Review: Prodigal Son (Frankenstein Book One)

Prodigal Son (Frankenstein Book One), Dean Koontz. New York: Bantam Books, 2009.

Summary: A serial murderer is loose in New Orleans, and something far worse that two detectives begin to unravel, helped by a mysterious, tattooed figure by the name of Deucalion.

A serial murderer is on the loose in New Orleans. A number of women have turned up dead–missing one part of their bodies–feet, hands, ears, lips surgically removed–you get the idea. A few men have also died, with internal organs surgically removed. Detective partners Carson O’Connor and Michael Maddison are leading the investigation. She is intense, hard-driving both inside a car and out. Maddison is her complement–utterly loyal as a partner, always able to deprecate both himself and Carson in a way that keeps it real. Carson also has charge of her autistic younger brother Arnie, building a castle fortress in his room.

The fortress is an image, a warning that there is indeed danger afoot, far worse than just a serial killer. Carson’s first hint is a mysterious visitor, Deucalion. He has come to New Orleans from a monastery abroad, ostensibly the inheritor of a theater. He moves with lightning quickness, practicing an unusual sleight of hand, and tattooed on one side of his face, concealing extensive scars. He claims to be more than two centuries old, assembled from body parts, brought to life in a lightning strike–by Victor Frankenstein. He claims Frankenstein is still alive in New Orleans, also known as Victor Helios, who presents as a city benefactor. He also develops a special bond with Arnie, who is also in danger.

The real truth is far more insidious. Helios has perfected his abilities to create human life, apparently soulless but enhanced creatures, a perfect race being infiltrated throughout society until the day Helios realizes his dream of replacing the human race. Yet something is going wrong. Created without aspirations other than to serve Helios and subservient to his wishes, some are beginning to think, and act, and even kill on their own. It turns out that you cannot create humans and ensure they will remain automatons. They long for meaning, for joy, or even just to escape their bondage to Helios–longings far more human than Helios will permit.

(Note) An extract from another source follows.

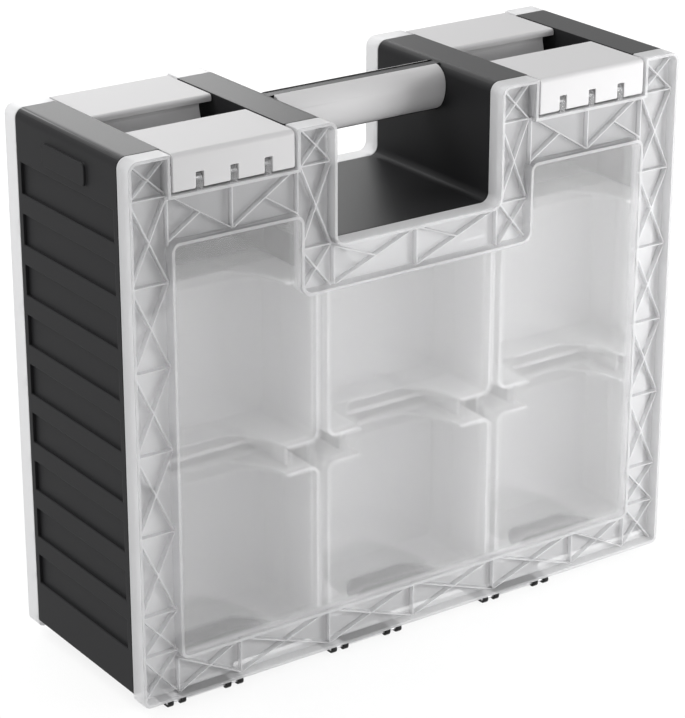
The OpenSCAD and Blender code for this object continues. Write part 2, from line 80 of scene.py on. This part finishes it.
# Floor: size, drop and fade to plain white in metres, share of it that is seen, colour and glow
FLOOR_SIZE = 6.0
FLOOR_DROP = 0.0002
FLOOR_FADE_START = 0.5
FLOOR_FADE_END = 1.3
FLOOR_COVER = 0.25
FLOOR_GREY = 0.8
FLOOR_ROUGHNESS = 0.9
FLOOR_GLOW = 0.40


def new_material(name):
    """A material with its Principled shader, its node tree and its object coordinates."""
    material = bpy.data.materials.new(name)
    material.use_nodes = True
    tree = material.node_tree
    shader = tree.nodes["Principled BSDF"]
    coordinates = tree.nodes.new("ShaderNodeTexCoord")
    return material, tree, shader, coordinates


def noise(tree, coordinates, scale, detail=2.0):
    """Noise over the object's own coordinates."""
    node = tree.nodes.new("ShaderNodeTexNoise")
    node.inputs["Scale"].default_value = scale
    node.inputs["Detail"].default_value = detail
    node.inputs["Roughness"].default_value = 0.5
    tree.links.new(coordinates.outputs["Object"], node.inputs["Vector"])
    return node


def ramp_between(tree, source, low, high):
    """Maps a 0 to 1 value onto low to high."""
    node = tree.nodes.new("ShaderNodeMapRange")
    node.inputs["To Min"].default_value = low
    node.inputs["To Max"].default_value = high
    tree.links.new(source, node.inputs["Value"])
    return node.outputs["Result"]


def colour_between(tree, source, low, high):
    """Mixes two colours by a 0 to 1 value."""
    node = tree.nodes.new("ShaderNodeMix")
    node.data_type = "RGBA"
    node.inputs["A"].default_value = (*low, 1.0)
    node.inputs["B"].default_value = (*high, 1.0)
    tree.links.new(source, node.inputs["Factor"])
    return node.outputs["Result"]


def bump(tree, shader, source, distance):
    """A fine relief on the shader's normal."""
    node = tree.nodes.new("ShaderNodeBump")
    node.inputs["Strength"].default_value = 1.0
    node.inputs["Distance"].default_value = distance
    tree.links.new(source, node.inputs["Height"])
    tree.links.new(node.outputs["Normal"], shader.inputs["Normal"])


def moulded_plastic(name, colour, spread, gloss, rough_low, rough_high, grain_depth):
    """Opaque moulded plastic with a fine spark-eroded grain."""
    material, tree, shader, coordinates = new_material(name)
    cloud = noise(tree, coordinates, BODY_CLOUD)
    grain = noise(tree, coordinates, BODY_GRAIN, detail=3.0)
    darker = [c * (1.0 - spread) for c in colour]
    lighter = [c * (1.0 + spread) for c in colour]
    tree.links.new(colour_between(tree, cloud.outputs["Fac"], darker, lighter),
                   shader.inputs["Base Color"])
    tree.links.new(ramp_between(tree, grain.outputs["Fac"], rough_low, rough_high),
                   shader.inputs["Roughness"])
    shader.inputs["Specular IOR Level"].default_value = gloss
    bump(tree, shader, grain.outputs["Fac"], grain_depth)
    return material


def frosted_plastic(name, colour, alpha, blur, glow, rough_low, rough_high, grain_depth=0.00001):
    """See-through plastic: part of the light goes straight on, part is blurred, part scatters."""
    material, tree, shader, coordinates = new_material(name)
    cloud = noise(tree, coordinates, CLEAR_CLOUD)
    grain = noise(tree, coordinates, CLEAR_GRAIN, detail=3.0)
    paler = [min(1.0, c * (1.0 + CLEAR_SPREAD)) for c in colour]
    duller = [c * (1.0 - CLEAR_SPREAD) for c in colour]
    tree.links.new(colour_between(tree, cloud.outputs["Fac"], duller, paler),
                   shader.inputs["Base Color"])
    tree.links.new(ramp_between(tree, grain.outputs["Fac"], rough_low, rough_high),
                   shader.inputs["Roughness"])
    shader.inputs["Alpha"].default_value = alpha
    shader.inputs["Transmission Weight"].default_value = blur
    shader.inputs["Subsurface Weight"].default_value = glow
    shader.inputs["Subsurface Radius"].default_value = (1.0, 1.0, 1.0)
    shader.inputs["Subsurface Scale"].default_value = GLOW_REACH
    shader.inputs["IOR"].default_value = CLEAR_IOR
    shader.inputs["Specular IOR Level"].default_value = CLEAR_GLOSS
    if grain_depth > 0.0:
        bump(tree, shader, grain.outputs["Fac"], grain_depth)
    return material


def railed_plastic(name, low_colour, high_colour, low_z, high_z):
    """Opaque plastic that goes from one colour to another between two heights."""
    material, tree, shader, coordinates = new_material(name)
    split = tree.nodes.new("ShaderNodeSeparateXYZ")
    tree.links.new(coordinates.outputs["Object"], split.inputs["Vector"])
    height = tree.nodes.new("ShaderNodeMapRange")
    height.inputs["From Min"].default_value = low_z
    height.inputs["From Max"].default_value = high_z
    tree.links.new(split.outputs["Z"], height.inputs["Value"])
    tree.links.new(colour_between(tree, height.outputs["Result"], low_colour, high_colour),
                   shader.inputs["Base Color"])
    shader.inputs["Roughness"].default_value = RAIL_ROUGHNESS
    shader.inputs["Specular IOR Level"].default_value = RAIL_GLOSS
    return material


def brushed_steel(name):
    """Plain drawn wire."""
    material, tree, shader, coordinates = new_material(name)
    streaks = noise(tree, coordinates, 400.0, detail=4.0)
    tree.links.new(ramp_between(tree, streaks.outputs["Fac"], 0.25, 0.45),
                   shader.inputs["Roughness"])
    shader.inputs["Base Color"].default_value = (*STEEL, 1.0)
    shader.inputs["Metallic"].default_value = 1.0
    return material


def dress(obj, *materials):
    """Gives a CAD node its materials, the first one all over."""
    obj.data.materials.clear()
    for material in materials:
        obj.data.materials.append(material)


def paint_faces(obj, slot_of):
    """Picks the material slot of each face by its centre, its normal and its reach along Y."""
    mesh = obj.data
    for polygon in mesh.polygons:
        depths = [abs(mesh.vertices[i].co.y) for i in polygon.vertices]
        polygon.material_index = slot_of(polygon.center, polygon.normal, max(depths) - min(depths))


def lid_slot(centre, normal, reach):
    """0 ribbed web, 1 window pane, 2 edges and rib crests, 3 outer wall, 4 web under the latches,
    made more see-through as painted shade.
    """
    depth = abs(centre.y)
    if abs(normal.y) > FACING:
        if depth > RIM_DEPTH:
            return 2
        if depth > PANE_DEPTH:
            return 1
        if depth > CREST_DEPTH:
            return 2
    elif reach > SKIRT_REACH:
        return 3
    elif reach > WALL_REACH:
        return 2
    # Painted shade: web faces under the latches get the more see-through copy, so the dark body
    # behind darkens them
    if centre.z > LATCH_BAND_LOW and LATCH_BAND_IN < abs(centre.x) < LATCH_BAND_OUT:
        return 4
    return 0


def bin_slot(centre, normal, reach):
    """0 walls, 1 rim."""
    return 1 if abs(centre.y) > BIN_RIM_DEPTH and abs(normal.y) > FACING else 0


def body_slot(centre, normal, reach):
    """0 grained walls, 1 smoother upper faces, 2 rails and shelf between the bins."""
    if (abs(centre.x) < CARRIER_HALF_WIDTH and CARRIER_LOW < centre.z < CARRIER_HIGH
            and CARRIER_NEAR < abs(centre.y) < CARRIER_FAR):
        return 2
    return 1 if normal.z > FACING else 0


def soften_edges(obj, width):
    """Joins the faces at their shared edges and rounds the sharp ones, with modifiers only."""
    weld = obj.modifiers.new("joined faces", "WELD")
    weld.merge_threshold = JOIN_REACH
    bevel = obj.modifiers.new("soft edges", "BEVEL")
    bevel.width = width
    bevel.segments = 2
    bevel.limit_method = "ANGLE"
    bevel.angle_limit = LEAST_EDGE_ANGLE
    bevel.harden_normals = True
    bevel.use_clamp_overlap = False


def dress_case(nodes):
    """Materials of every CAD node, and softened edges of all but the pins."""
    dark = moulded_plastic("dark plastic", CHARCOAL, 0.06, 0.12, 0.50, 0.62, 0.00003)
    satin = moulded_plastic("dark satin plastic", CHARCOAL, 0.06, 0.15, 0.36, 0.44, 0.00001)
    black = moulded_plastic("black plastic", BLACK, 0.06, 0.20, 0.40, 0.52, 0.00003)
    pale = moulded_plastic("pale plastic", PALE_GREY, 0.015, 0.15, 0.50, 0.58, 0.00002)
    web = frosted_plastic("lid web", LID_WHITE, 0.44, 0.0, 0.0, 0.30, 0.42)
    pane = frosted_plastic("lid pane", PANE_WHITE, 0.60, 0.75, 0.0, 0.19, 0.21, 0.0)
    # Painted shade: a more see-through copy of the web for the cells under the latches, so they read
    # darker as if in the latches' shade
    latch_shade_web = frosted_plastic("lid web with painted latch shade", LID_WHITE, 0.33, 0.0, 0.0, 0.30, 0.42)
    edge = frosted_plastic("lid edge", LID_WHITE, 0.44, 0.0, 0.0, 0.25, 0.35)
    skirt = frosted_plastic("lid skirt", LID_WHITE, 0.72, 0.0, 0.0, 0.30, 0.42)
    bin_wall = frosted_plastic("bin wall", BIN_WHITE, 0.86, 0.0, 0.4, 0.35, 0.50)
    bin_rim = frosted_plastic("bin rim", BIN_WHITE, 1.0, 0.0, 0.0, 0.30, 0.40)
    carrier = railed_plastic("rails", PALE_GREY, CHARCOAL, CARRIER_DARK_LOW, CARRIER_DARK_HIGH)
    steel = brushed_steel("pin steel")
    for name, obj in nodes.items():
        if name.startswith("lid"):
            dress(obj, web, pane, edge, skirt, latch_shade_web)
            paint_faces(obj, lid_slot)
            soften_edges(obj, LID_EDGE)
        elif name.startswith("bin"):
            dress(obj, bin_wall, bin_rim)
            paint_faces(obj, bin_slot)
            soften_edges(obj, BIN_EDGE)
        elif name.startswith(("latch_pin", "hinge_pin")):
            dress(obj, steel)
        elif name.startswith(("latch", "grip")):
            dress(obj, pale)
            soften_edges(obj, LATCH_EDGE)
        elif name.startswith("hinge"):
            dress(obj, black)
            soften_edges(obj, HINGE_EDGE)
        else:
            dress(obj, dark, satin, carrier)
            paint_faces(obj, body_slot)
            soften_edges(obj, BODY_EDGE)


def light_paths(tree):
    """1 for rays that see the background itself: from the camera, in gloss and through plastic."""
    path = tree.nodes.new("ShaderNodeLightPath")
    seen = path.outputs["Is Camera Ray"]
    for other in ("Is Glossy Ray", "Is Transmission Ray"):
        either = tree.nodes.new("ShaderNodeMath")
        either.operation = "MAXIMUM"
        tree.links.new(seen, either.inputs[0])
        tree.links.new(path.outputs[other], either.inputs[1])
        seen = either.outputs[0]
    return seen


def make_world(level, seen):
    """An even sky that lights at one level and is seen at another."""
    world = bpy.data.worlds.new("studio")
    bpy.context.scene.world = world
    world.use_nodes = True
    tree = world.node_tree
    background = tree.nodes["Background"]
    background.inputs["Color"].default_value = (1.0, 1.0, 1.0, 1.0)
    strength = ramp_between(tree, light_paths(tree), level, seen)
    tree.links.new(strength, background.inputs["Strength"])


def make_floor():
    """A white floor that keeps a faint shadow of the case and turns plain white further off.

    Rays that see the background look partly through it, so a lid that hangs below it still shows.
    """
    bpy.ops.mesh.primitive_plane_add(size=FLOOR_SIZE, location=(0.0, 0.0, -FLOOR_DROP))
    floor = bpy.context.object
    floor.name = "floor"
    material, tree, shader, coordinates = new_material("floor")
    shader.inputs["Base Color"].default_value = (FLOOR_GREY, FLOOR_GREY, FLOOR_GREY, 1.0)
    shader.inputs["Roughness"].default_value = FLOOR_ROUGHNESS
    shader.inputs["Specular IOR Level"].default_value = 0.0
    shader.inputs["Emission Color"].default_value = (1.0, 1.0, 1.0, 1.0)
    distance = tree.nodes.new("ShaderNodeVectorMath")
    distance.operation = "LENGTH"
    tree.links.new(coordinates.outputs["Object"], distance.inputs[0])
    fade = tree.nodes.new("ShaderNodeMapRange")
    fade.inputs["From Min"].default_value = FLOOR_FADE_START
    fade.inputs["From Max"].default_value = FLOOR_FADE_END
    fade.inputs["To Min"].default_value = FLOOR_GLOW
    fade.inputs["To Max"].default_value = 1.0
    tree.links.new(distance.outputs["Value"], fade.inputs["Value"])
    seen = light_paths(tree)
    strength = tree.nodes.new("ShaderNodeMath")
    strength.operation = "MULTIPLY"
    tree.links.new(seen, strength.inputs[0])
    tree.links.new(fade.outputs["Result"], strength.inputs[1])
    tree.links.new(strength.outputs[0], shader.inputs["Emission Strength"])
    tree.links.new(ramp_between(tree, seen, 1.0, FLOOR_COVER), shader.inputs["Alpha"])
    floor.data.materials.append(material)


def make_softbox(name, place, aim, size, power):
    """A rectangular area lamp that points at a place."""
    lamp = bpy.data.lights.new(name, "AREA")
    lamp.shape = "RECTANGLE"
    lamp.size, lamp.size_y = size
    lamp.energy = power
    obj = bpy.data.objects.new(name, lamp)
    bpy.context.scene.collection.objects.link(obj)
    obj.location = place
    direction = Vector(aim) - Vector(place)
    obj.rotation_euler = direction.to_track_quat("-Z", "Y").to_euler()
    obj.visible_camera = False


def make_lights():
    """Soft light from above, near from the front right, from the left and low from behind."""
    make_softbox("top", (-0.7, 0.7, 1.7), (0.0, 0.0, 0.2), (1.2, 1.2), 14.5)
    make_softbox("front right", (0.50, -0.60, 0.28), (0.08, 0.0, 0.13), (0.4, 0.4), 4.8)
    make_softbox("left", (-2.0, 0.0, 0.9), (0.0, 0.0, 0.15), (1.4, 1.4), 8.0)
    make_softbox("back", (0.37, 1.43, 0.80), (0.0, 0.0, 0.25), (1.0, 0.6), 7.6)


def make_camera():
    """The photograph's view."""
    azimuth = math.radians(CAMERA_AZIMUTH)
    elevation = math.radians(CAMERA_ELEVATION)
    target = Vector(CAMERA_TARGET)
    level = CAMERA_DISTANCE * math.cos(elevation)
    place = target + Vector((level * math.sin(azimuth), -level * math.cos(azimuth),
                             CAMERA_DISTANCE * math.sin(elevation)))
    camera = bpy.data.cameras.new("camera")
    camera.sensor_fit = "AUTO"
    camera.sensor_width = SENSOR_WIDTH
    camera.lens = CAMERA_LENS
    obj = bpy.data.objects.new("camera", camera)
    bpy.context.scene.collection.objects.link(obj)
    obj.location = place
    obj.rotation_euler = (target - place).to_track_quat("-Z", "Y").to_euler()
    bpy.context.scene.camera = obj


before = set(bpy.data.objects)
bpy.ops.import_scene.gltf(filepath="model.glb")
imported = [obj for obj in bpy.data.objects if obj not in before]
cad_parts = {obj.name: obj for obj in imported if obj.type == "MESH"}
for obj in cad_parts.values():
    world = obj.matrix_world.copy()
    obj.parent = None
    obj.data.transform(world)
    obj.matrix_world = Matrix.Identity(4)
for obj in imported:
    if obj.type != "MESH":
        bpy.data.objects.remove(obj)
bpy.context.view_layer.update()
dress_case(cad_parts)
make_world(SKY_LIGHT, SKY_SEEN)
make_floor()
make_lights()
make_camera()
bpy.context.scene.view_settings.view_transform = "Standard"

A fellow blogger recommended this book, to amend the lack of “thrillers” in my reading. I can see why Koontz is so popular. It is not because of the depth of his characters. Carson O’Connor and Michael Maddison seem pretty stereotypic characters at this point (there are four more books in this series). It is because of the swift movements and turns of the plot that keep you turning the pages. It’s the ability to keep drawing you deeper into the maelstrom (if you thought this was bad, wait until you see this). Then there is the exploration of the nature of beings made by other human beings. Is there something truly human within? Someday, if it hasn’t already occurred, we will probably find a way to clone human beings. Will we do this with the will to power of Helios? Will we try to de-humanize them as we have with slaves and the trafficked? And what will we do when they cease to buy it?

All I know is that I will start looking for book two, City of Night. Thanks, James.